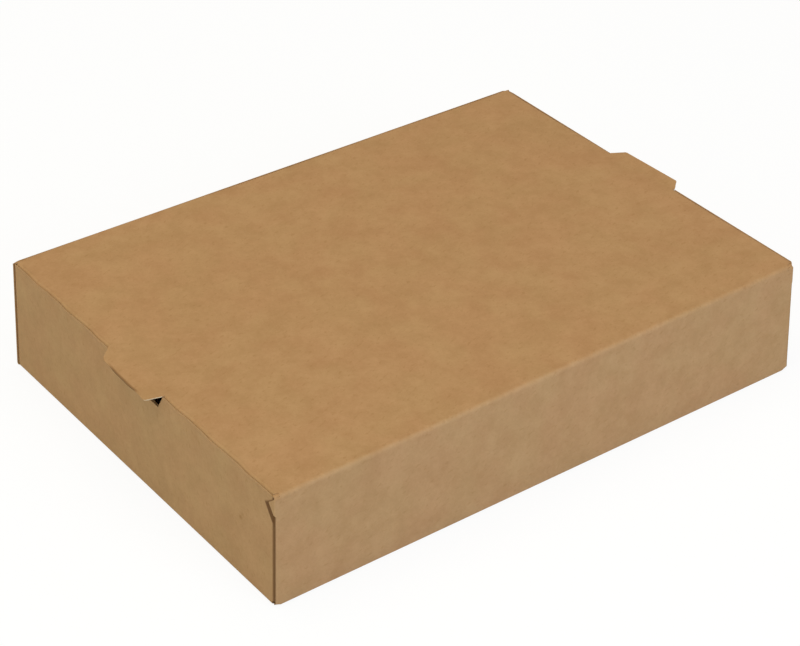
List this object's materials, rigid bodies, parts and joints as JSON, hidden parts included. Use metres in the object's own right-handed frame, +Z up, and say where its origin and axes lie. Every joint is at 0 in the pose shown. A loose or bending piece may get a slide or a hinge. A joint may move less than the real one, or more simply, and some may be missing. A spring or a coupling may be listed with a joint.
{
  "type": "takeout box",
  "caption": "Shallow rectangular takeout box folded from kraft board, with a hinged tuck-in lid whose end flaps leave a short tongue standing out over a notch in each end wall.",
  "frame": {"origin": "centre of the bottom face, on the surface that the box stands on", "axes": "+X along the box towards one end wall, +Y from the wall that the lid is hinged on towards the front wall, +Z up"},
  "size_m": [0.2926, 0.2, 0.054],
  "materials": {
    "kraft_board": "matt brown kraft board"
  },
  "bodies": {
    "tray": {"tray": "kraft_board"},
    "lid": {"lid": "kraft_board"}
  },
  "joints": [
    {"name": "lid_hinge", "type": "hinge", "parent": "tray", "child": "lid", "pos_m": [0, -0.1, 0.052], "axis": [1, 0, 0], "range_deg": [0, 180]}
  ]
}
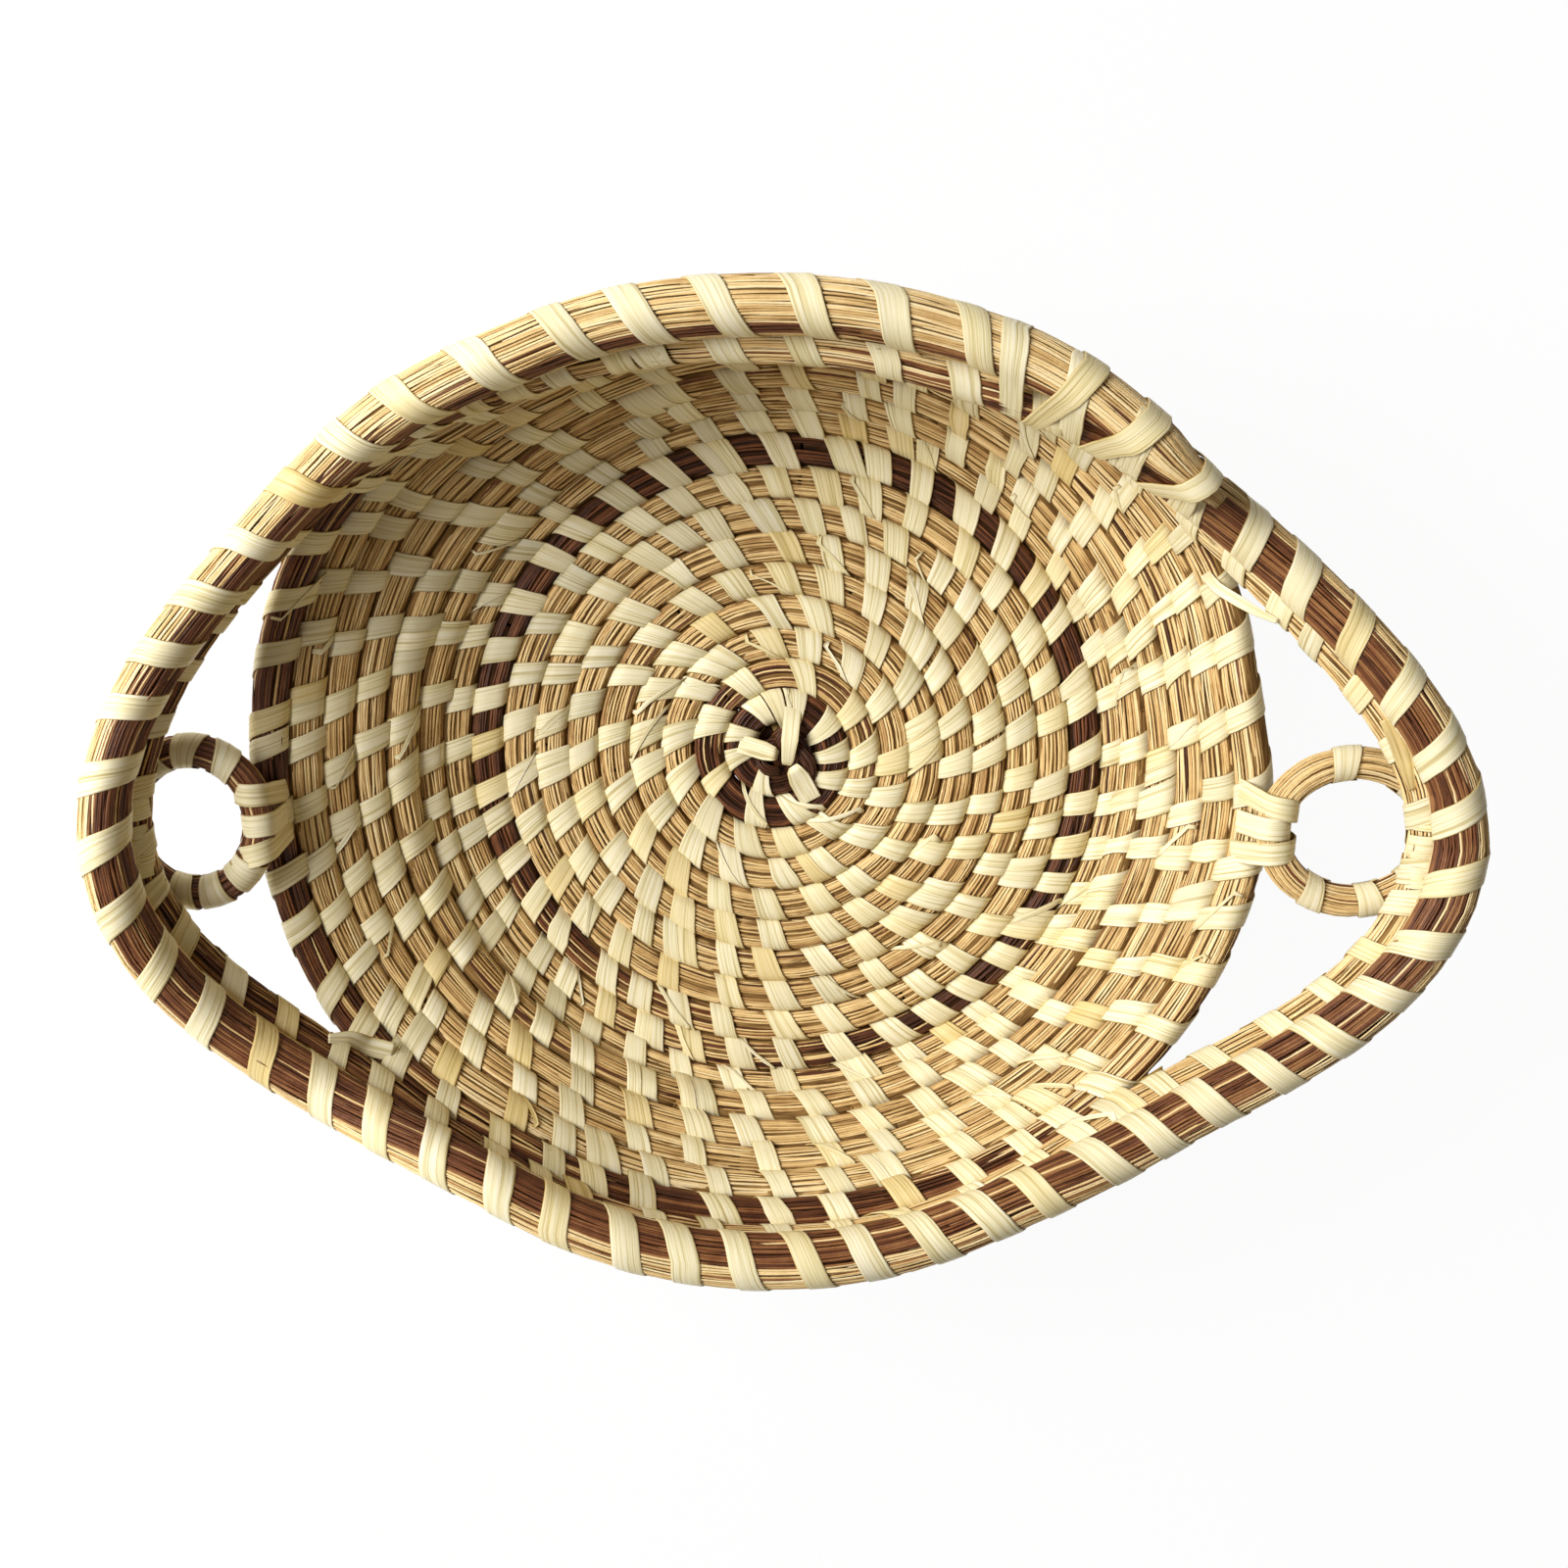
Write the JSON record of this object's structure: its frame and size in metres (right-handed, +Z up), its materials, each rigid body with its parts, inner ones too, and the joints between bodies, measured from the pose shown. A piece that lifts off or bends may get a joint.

-------

▶ **Written problem**: All of the material above needs to be copied exactly.

▶ **Solution to this problem**:
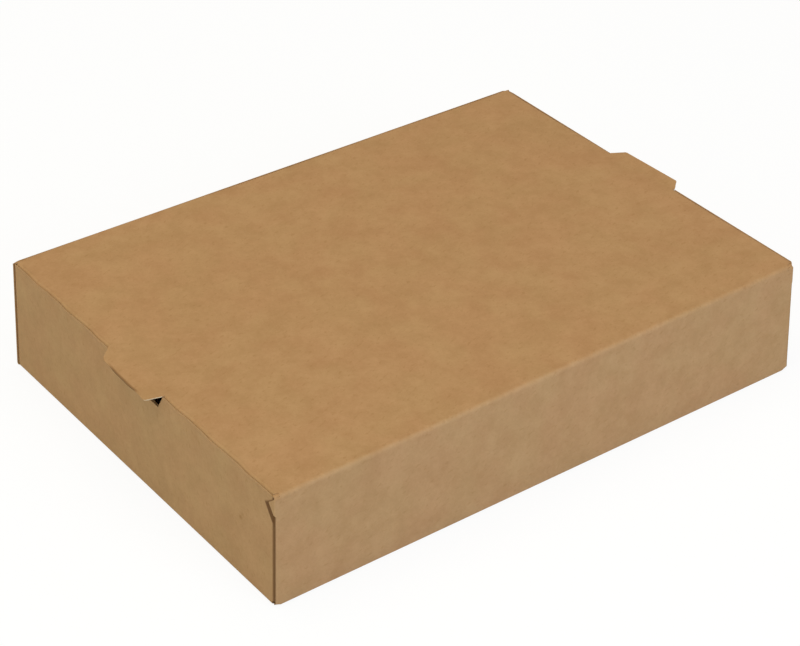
List this object's materials, rigid bodies, parts and joints as JSON, hidden parts included. Use metres in the object's own right-handed frame, +Z up, and say where its origin and axes lie. Every joint is at 0 in the pose shown. A loose or bending piece may get a slide or a hinge. A joint may move less than the real one, or more simply, and some may be missing. A spring or a coupling may be listed with a joint.
{
  "type": "takeout box",
  "caption": "Shallow rectangular takeout box folded from kraft board, with a hinged tuck-in lid whose end flaps leave a short tongue standing out over a notch in each end wall.",
  "frame": {"origin": "centre of the bottom face, on the surface that the box stands on", "axes": "+X along the box towards one end wall, +Y from the wall that the lid is hinged on towards the front wall, +Z up"},
  "size_m": [0.2926, 0.2, 0.054],
  "materials": {
    "kraft_board": "matt brown kraft board"
  },
  "bodies": {
    "tray": {"tray": "kraft_board"},
    "lid": {"lid": "kraft_board"}
  },
  "joints": [
    {"name": "lid_hinge", "type": "hinge", "parent": "tray", "child": "lid", "pos_m": [0, -0.1, 0.052], "axis": [1, 0, 0], "range_deg": [0, 180]}
  ]
}
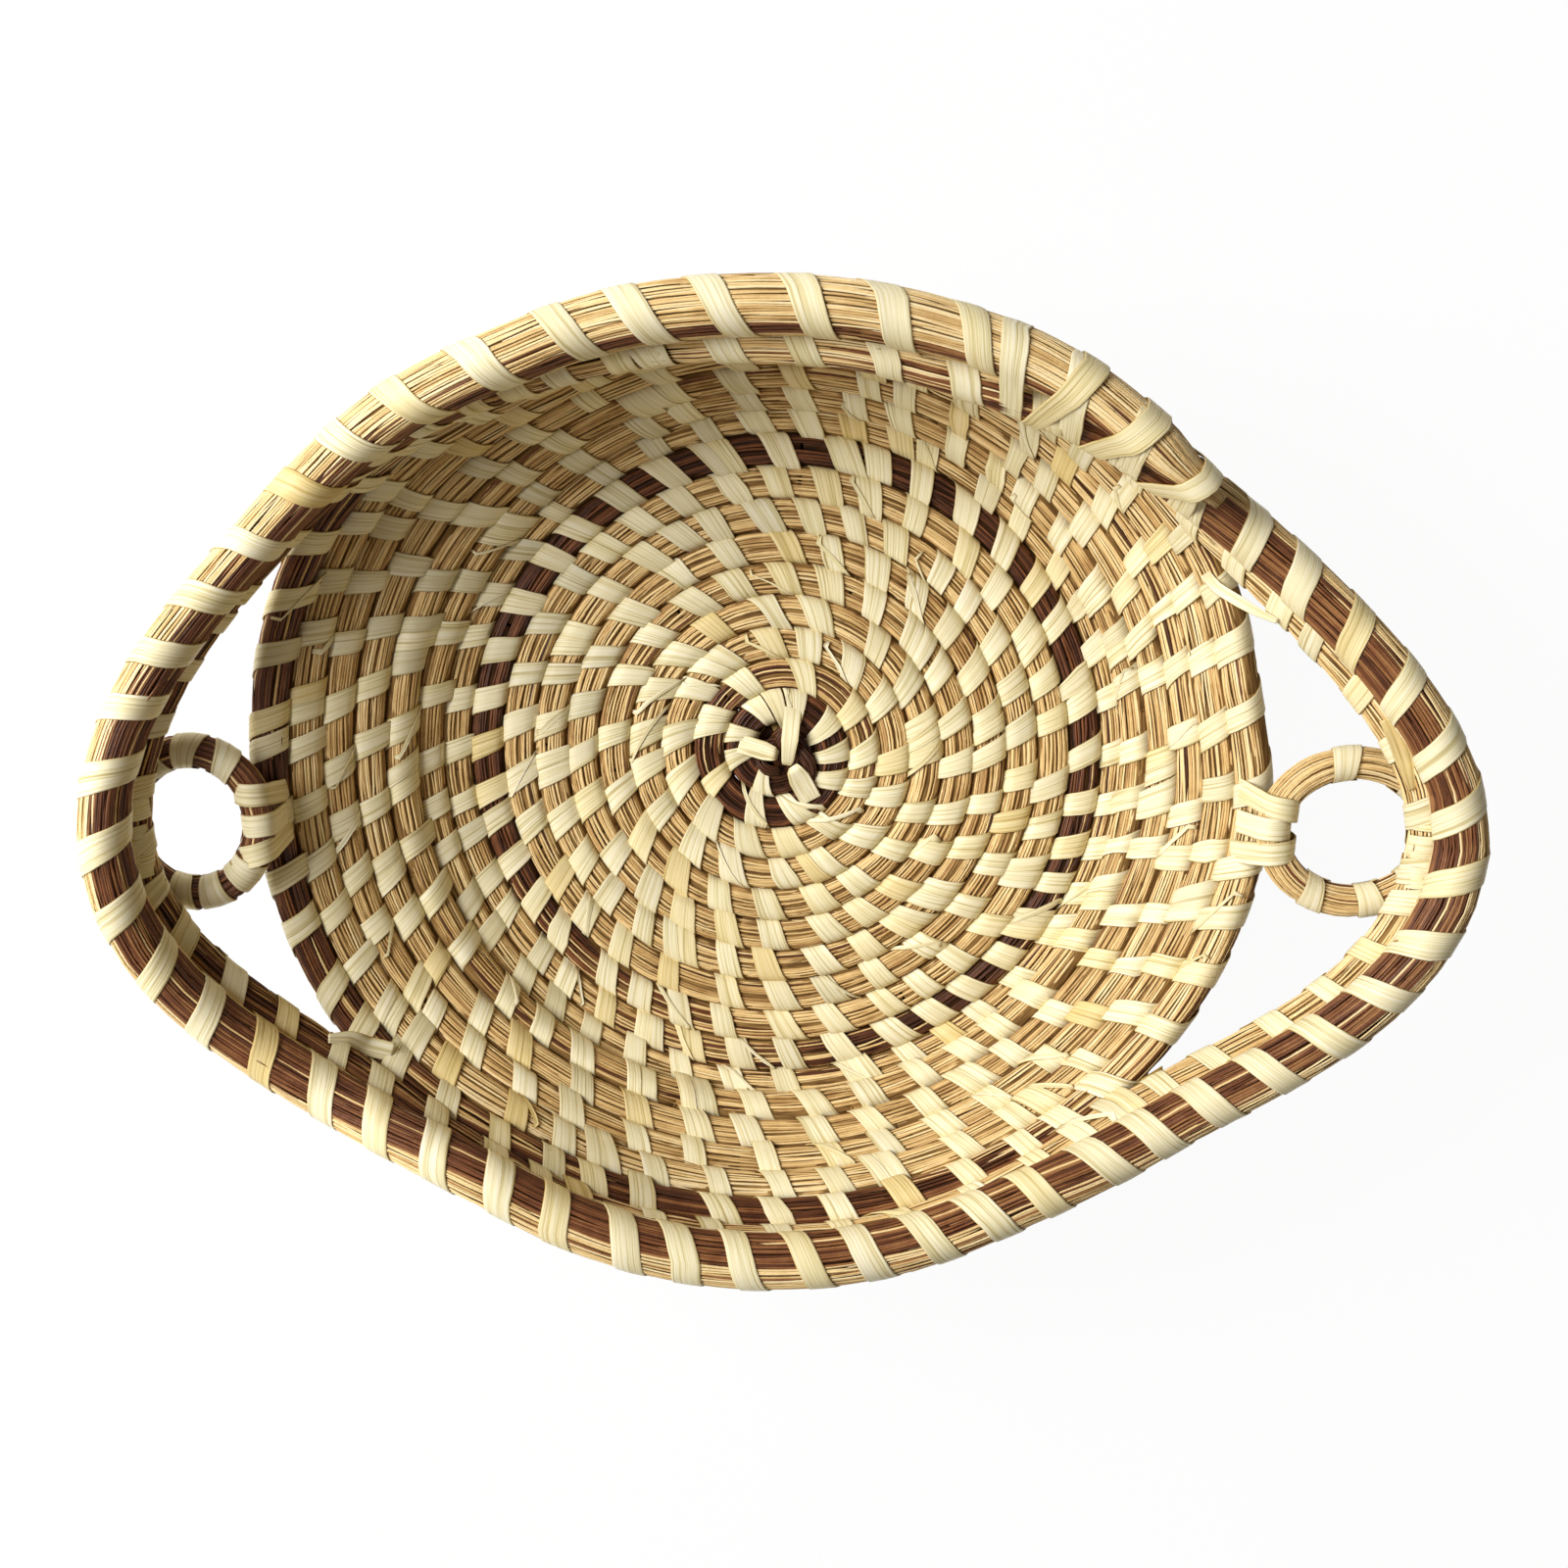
Write the JSON record of this object's structure: its frame and size in metres (right-handed, +Z up), its materials, each rigid body with its parts, inner ones too, and the joints between bodies, measured from the pose shown. A piece that lifts off or bends may get a joint.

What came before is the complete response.